As many other countries have illustrated, charging a former president is not some apocalyptic moment, but rather the ordinary workings of a functioning legal and judicial system. Existing office holders and former politicians are charged all the time in this country with little fanfare. I live in a city where the mayor was sent to prison for corruption 20 years ago, served his time, and has now won two new full terms as mayor. That indicting a former president is not some radical departure from out legal and political norms has been borne out by the reaction in the days and weeks since the indictment. People largely accept that the case is valid and understand that the charges are serious.

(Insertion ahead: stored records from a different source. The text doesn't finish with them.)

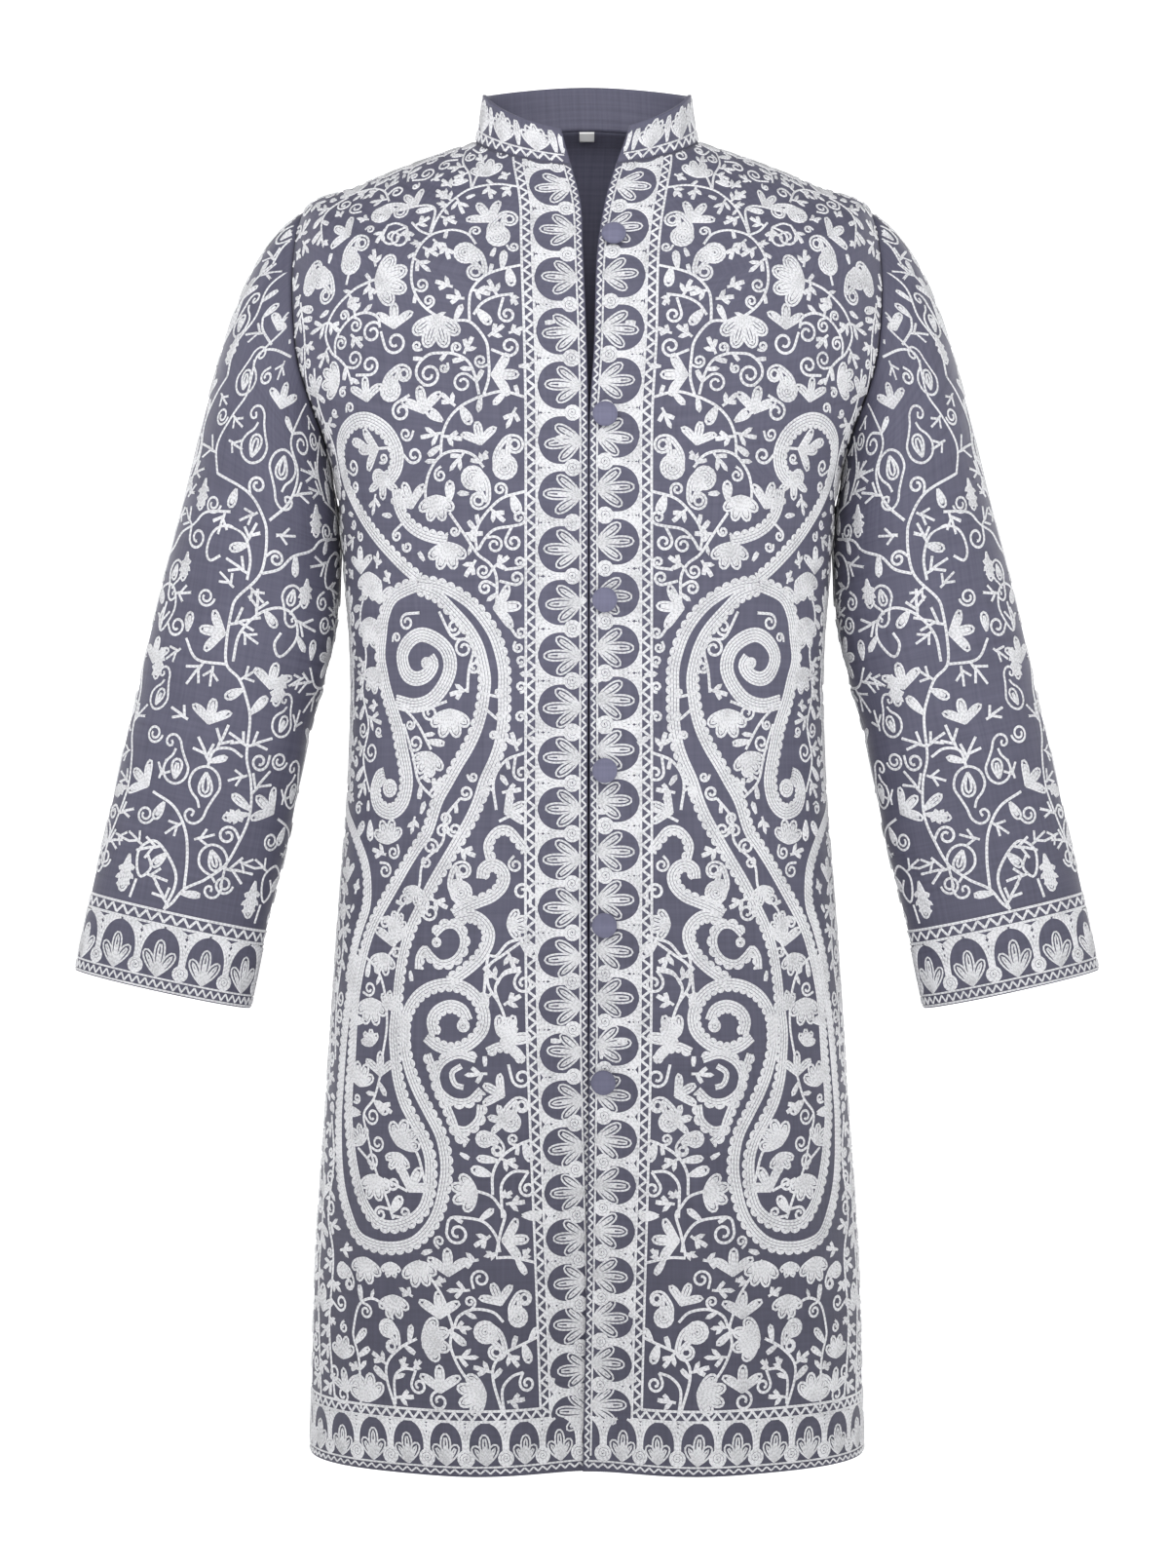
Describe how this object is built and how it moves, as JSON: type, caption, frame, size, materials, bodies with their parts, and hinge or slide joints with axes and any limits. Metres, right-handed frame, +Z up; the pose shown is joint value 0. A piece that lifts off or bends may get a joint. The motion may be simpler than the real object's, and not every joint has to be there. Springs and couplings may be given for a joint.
{
  "type": "embroidered silk jacket",
  "caption": "Knee-length stand-collar silk jacket with a buttoned front, long sleeves and dense chain-stitch vine, paisley and palmette embroidery, filled out as worn.",
  "frame": {"origin": "middle of the neck, at the height of the inner ends of the shoulder seams, where the wearer's neck and shoulders hold the jacket up", "axes": "+Z up, -Y to the front, +X to the wearer's left"},
  "size_m": [0.738, 0.2513, 0.9984],
  "materials": {
    "silk": "slate-grey slubbed silk with a soft sheen",
    "thread": "ivory silk thread in rows of chain stitch",
    "button_silk": "plain slate silk stretched over a dome",
    "label": "plain white woven tape"
  },
  "bodies": {
    "root": {"front_left": "silk", "front_right": "silk", "back": "silk", "sleeve_left": "silk", "sleeve_right": "silk", "collar": "silk", "label": "label", "button_1": "button_silk", "button_2": "button_silk", "button_3": "button_silk", "button_4": "button_silk", "button_5": "button_silk", "button_6": "button_silk"}
  },
  "joints": []
}
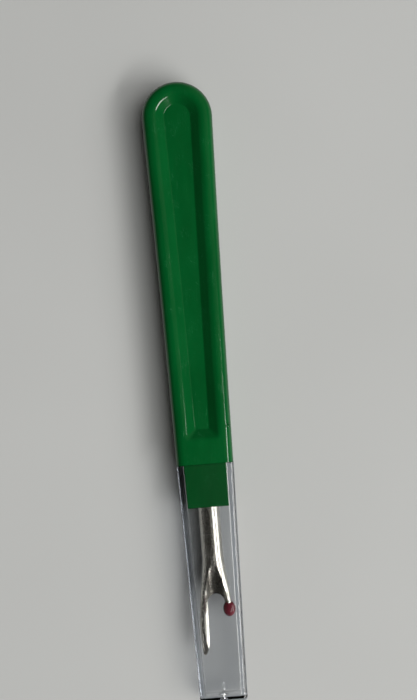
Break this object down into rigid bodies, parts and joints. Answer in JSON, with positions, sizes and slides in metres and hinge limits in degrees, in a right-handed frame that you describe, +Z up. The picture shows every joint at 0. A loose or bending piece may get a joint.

In fact, the relative equanimity of the reaction to the indictment from the general populace, (while admittedly perhaps indicative of their general lack of political engagement), stands in stark contrast to the overreactions of some of the purveyors of elite discourse who are shocked and dismayed to see one of their own held to the same standard applied to most other defendants, despite their years of protestations that no one is above the law.
Finally, the detractors of Bragg’s indictment worry that an acquittal will make a martyr out of Trump and boost his chances in 2024. This, too, is a red herring. The chances that this case goes to trial before the 2024 election are virtually nil. That would also be true of any of the “right” cases Bragg’s detractors would have wanted to be brought first. Trump’s constant legal strategy has always been to delay and attack, and he will successfully use that tactic again. Nor has Trump seen any extraordinary bounce in support after the indictment either.
At this point it seems clear that a twice-impeached, at least once-indicted if not more, narcissistic congenital liar, and wannabe dictator will be the Republican nominee for president in 2024. He will almost assuredly be facing more than one trial in the post-election period. Rather than being a disastrous turning point in America’s political and legal culture, the Bragg indictment will seem to be another minor data point in the 2024 election. If that is indeed the result, then, regardless of the outcome of the specific legal case, Bragg’s decision to indict Trump will be vindicated.